Do this: Read the lines below. Copy out any that hold the string "link".

Data segment:

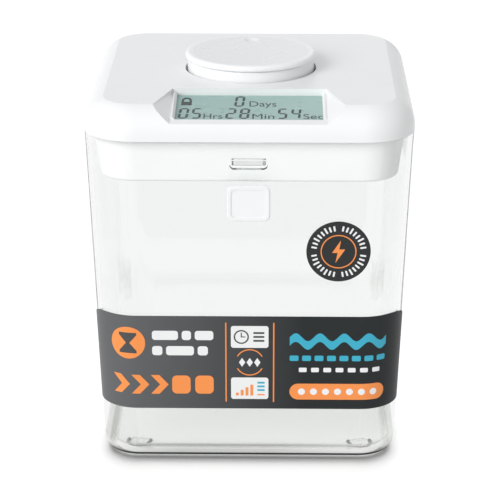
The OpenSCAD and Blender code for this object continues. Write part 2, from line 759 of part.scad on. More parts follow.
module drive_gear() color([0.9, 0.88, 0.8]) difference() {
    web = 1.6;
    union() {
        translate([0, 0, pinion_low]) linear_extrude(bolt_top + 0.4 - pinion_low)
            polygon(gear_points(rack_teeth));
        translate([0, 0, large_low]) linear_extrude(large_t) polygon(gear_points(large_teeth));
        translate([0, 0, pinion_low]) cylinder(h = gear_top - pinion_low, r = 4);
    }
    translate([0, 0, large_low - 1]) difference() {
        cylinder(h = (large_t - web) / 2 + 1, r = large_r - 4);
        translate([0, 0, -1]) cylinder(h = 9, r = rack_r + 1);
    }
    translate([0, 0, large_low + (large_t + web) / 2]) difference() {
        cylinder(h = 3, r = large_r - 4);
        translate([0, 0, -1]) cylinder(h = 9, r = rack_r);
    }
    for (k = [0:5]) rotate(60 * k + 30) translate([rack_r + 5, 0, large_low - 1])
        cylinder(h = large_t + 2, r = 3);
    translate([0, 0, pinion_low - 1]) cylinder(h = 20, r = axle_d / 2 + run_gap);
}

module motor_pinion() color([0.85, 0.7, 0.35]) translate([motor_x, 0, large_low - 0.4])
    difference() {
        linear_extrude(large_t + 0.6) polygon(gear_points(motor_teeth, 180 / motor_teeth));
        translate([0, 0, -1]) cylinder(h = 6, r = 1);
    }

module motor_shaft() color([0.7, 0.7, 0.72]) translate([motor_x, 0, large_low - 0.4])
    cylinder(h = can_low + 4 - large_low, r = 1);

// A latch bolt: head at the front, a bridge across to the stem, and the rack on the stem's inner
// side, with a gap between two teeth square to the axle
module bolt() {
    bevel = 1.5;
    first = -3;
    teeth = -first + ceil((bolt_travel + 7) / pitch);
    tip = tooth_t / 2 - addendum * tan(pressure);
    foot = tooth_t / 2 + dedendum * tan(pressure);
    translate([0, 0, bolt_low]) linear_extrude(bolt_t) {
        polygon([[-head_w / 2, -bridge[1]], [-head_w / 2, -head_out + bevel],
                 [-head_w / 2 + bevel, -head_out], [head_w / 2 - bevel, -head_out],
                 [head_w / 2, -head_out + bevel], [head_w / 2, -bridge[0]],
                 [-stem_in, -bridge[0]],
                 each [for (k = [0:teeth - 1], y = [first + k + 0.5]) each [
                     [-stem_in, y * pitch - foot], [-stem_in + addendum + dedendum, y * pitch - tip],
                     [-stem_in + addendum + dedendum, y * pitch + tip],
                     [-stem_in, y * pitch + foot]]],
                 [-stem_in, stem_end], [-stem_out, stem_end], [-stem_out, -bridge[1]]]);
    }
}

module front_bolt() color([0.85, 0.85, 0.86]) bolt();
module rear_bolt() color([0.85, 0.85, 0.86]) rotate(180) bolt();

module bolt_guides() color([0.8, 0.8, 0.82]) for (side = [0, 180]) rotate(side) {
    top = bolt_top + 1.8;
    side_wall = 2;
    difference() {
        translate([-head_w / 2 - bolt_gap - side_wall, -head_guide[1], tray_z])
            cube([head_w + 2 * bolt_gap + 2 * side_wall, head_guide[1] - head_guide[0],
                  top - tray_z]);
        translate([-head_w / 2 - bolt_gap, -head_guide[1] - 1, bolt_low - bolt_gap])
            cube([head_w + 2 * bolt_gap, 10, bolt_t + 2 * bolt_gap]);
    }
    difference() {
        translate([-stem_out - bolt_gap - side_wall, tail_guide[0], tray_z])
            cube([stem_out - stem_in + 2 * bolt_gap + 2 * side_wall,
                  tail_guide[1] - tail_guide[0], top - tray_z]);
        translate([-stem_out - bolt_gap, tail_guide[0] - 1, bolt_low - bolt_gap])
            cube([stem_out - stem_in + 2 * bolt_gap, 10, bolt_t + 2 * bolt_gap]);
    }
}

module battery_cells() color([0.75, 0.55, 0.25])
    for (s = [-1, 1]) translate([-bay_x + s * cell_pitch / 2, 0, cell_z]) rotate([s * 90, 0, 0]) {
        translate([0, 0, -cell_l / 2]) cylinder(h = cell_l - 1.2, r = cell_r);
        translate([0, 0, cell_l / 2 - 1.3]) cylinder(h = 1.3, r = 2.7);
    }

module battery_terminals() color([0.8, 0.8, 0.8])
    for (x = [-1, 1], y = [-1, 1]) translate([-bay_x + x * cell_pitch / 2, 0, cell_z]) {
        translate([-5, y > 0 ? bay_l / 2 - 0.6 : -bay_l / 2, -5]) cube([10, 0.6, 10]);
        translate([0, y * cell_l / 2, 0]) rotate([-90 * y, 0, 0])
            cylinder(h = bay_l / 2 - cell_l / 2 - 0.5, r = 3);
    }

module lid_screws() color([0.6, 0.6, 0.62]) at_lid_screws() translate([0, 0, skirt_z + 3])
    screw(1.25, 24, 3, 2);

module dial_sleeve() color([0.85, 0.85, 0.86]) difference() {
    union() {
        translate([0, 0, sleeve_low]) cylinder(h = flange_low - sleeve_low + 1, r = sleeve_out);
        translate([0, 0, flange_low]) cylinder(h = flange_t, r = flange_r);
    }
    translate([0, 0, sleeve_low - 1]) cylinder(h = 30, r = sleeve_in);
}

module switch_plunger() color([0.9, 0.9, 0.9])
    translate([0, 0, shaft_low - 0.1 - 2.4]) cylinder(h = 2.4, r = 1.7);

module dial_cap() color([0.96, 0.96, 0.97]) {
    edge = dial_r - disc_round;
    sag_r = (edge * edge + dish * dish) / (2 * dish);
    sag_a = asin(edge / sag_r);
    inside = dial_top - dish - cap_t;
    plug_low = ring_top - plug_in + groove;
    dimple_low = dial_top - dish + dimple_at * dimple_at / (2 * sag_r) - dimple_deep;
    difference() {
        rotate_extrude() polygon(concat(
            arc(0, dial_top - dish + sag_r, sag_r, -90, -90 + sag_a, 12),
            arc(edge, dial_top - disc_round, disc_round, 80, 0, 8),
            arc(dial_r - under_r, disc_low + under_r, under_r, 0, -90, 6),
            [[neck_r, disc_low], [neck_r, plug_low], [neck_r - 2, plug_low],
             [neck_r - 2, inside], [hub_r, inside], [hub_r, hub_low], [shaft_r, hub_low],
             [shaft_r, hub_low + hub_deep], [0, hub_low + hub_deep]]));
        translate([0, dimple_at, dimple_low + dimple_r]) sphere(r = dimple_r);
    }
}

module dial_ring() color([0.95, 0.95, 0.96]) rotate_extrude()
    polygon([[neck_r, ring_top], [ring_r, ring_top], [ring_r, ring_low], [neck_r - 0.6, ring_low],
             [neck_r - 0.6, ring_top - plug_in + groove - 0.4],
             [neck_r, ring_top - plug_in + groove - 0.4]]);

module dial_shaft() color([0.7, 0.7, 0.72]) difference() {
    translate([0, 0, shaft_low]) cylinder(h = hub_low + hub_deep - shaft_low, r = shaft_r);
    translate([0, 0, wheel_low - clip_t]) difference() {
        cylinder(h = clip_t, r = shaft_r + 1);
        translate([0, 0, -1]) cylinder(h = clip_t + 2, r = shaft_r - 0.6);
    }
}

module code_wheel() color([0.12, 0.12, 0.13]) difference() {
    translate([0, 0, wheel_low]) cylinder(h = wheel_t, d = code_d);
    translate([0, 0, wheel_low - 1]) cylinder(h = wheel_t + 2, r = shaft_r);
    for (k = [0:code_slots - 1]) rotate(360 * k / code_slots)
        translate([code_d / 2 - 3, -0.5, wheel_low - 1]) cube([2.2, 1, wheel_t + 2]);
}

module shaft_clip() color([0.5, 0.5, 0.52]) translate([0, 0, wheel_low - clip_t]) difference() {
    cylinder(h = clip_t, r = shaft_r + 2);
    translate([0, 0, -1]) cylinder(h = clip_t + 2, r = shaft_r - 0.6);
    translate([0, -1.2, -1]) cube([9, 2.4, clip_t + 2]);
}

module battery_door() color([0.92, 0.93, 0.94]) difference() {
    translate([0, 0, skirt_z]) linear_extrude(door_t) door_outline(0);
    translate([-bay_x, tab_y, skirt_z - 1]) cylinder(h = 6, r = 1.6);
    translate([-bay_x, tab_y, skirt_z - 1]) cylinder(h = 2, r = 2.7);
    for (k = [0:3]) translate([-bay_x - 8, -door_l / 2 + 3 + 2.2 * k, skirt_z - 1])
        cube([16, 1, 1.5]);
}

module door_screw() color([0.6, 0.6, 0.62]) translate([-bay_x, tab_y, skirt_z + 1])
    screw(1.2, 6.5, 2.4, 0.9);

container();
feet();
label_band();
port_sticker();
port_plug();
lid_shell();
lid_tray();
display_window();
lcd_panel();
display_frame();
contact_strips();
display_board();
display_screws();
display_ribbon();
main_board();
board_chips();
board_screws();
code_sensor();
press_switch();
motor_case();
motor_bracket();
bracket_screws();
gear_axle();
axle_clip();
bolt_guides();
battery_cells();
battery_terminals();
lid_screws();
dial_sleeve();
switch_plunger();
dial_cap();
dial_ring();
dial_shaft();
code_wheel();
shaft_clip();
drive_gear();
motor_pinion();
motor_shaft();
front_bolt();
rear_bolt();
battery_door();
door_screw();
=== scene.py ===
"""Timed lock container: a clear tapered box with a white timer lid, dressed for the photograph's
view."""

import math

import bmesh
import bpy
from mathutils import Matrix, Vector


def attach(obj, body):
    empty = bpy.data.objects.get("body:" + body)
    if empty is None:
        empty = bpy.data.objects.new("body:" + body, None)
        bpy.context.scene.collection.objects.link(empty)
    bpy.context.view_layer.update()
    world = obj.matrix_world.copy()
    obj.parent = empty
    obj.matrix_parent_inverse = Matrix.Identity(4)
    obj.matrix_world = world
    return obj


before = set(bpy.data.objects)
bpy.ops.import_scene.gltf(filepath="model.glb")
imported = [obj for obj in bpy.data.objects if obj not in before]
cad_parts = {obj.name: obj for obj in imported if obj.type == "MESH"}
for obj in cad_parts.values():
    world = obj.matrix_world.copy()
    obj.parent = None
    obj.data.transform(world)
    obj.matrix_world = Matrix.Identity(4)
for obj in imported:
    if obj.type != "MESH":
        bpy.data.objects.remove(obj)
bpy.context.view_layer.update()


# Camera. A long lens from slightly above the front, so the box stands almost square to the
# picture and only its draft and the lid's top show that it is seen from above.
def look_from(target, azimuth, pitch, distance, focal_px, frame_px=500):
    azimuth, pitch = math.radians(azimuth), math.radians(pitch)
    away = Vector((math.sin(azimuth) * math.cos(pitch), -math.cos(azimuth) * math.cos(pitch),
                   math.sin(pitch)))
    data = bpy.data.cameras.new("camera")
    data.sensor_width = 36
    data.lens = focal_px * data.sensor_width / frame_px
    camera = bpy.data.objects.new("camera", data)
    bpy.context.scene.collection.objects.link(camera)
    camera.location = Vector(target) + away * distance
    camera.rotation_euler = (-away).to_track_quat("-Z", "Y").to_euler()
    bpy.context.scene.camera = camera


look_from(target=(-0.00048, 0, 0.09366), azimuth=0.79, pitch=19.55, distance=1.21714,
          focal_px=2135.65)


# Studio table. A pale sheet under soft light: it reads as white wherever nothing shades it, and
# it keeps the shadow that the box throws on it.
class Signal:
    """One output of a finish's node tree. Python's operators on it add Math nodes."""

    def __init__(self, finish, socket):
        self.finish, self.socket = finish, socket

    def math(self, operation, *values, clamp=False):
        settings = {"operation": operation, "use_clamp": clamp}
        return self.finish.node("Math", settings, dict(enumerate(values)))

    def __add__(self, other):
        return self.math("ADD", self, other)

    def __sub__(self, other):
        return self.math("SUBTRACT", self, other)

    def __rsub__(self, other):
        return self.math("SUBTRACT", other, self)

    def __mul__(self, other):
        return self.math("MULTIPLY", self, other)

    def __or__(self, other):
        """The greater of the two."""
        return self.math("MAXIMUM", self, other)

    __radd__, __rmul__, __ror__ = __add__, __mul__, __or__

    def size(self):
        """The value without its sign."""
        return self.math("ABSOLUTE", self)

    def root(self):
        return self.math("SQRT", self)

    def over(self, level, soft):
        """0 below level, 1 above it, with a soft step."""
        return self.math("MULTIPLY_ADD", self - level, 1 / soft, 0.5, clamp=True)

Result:
        bpy.context.scene.collection.objects.link(empty)
    bpy.context.scene.collection.objects.link(camera)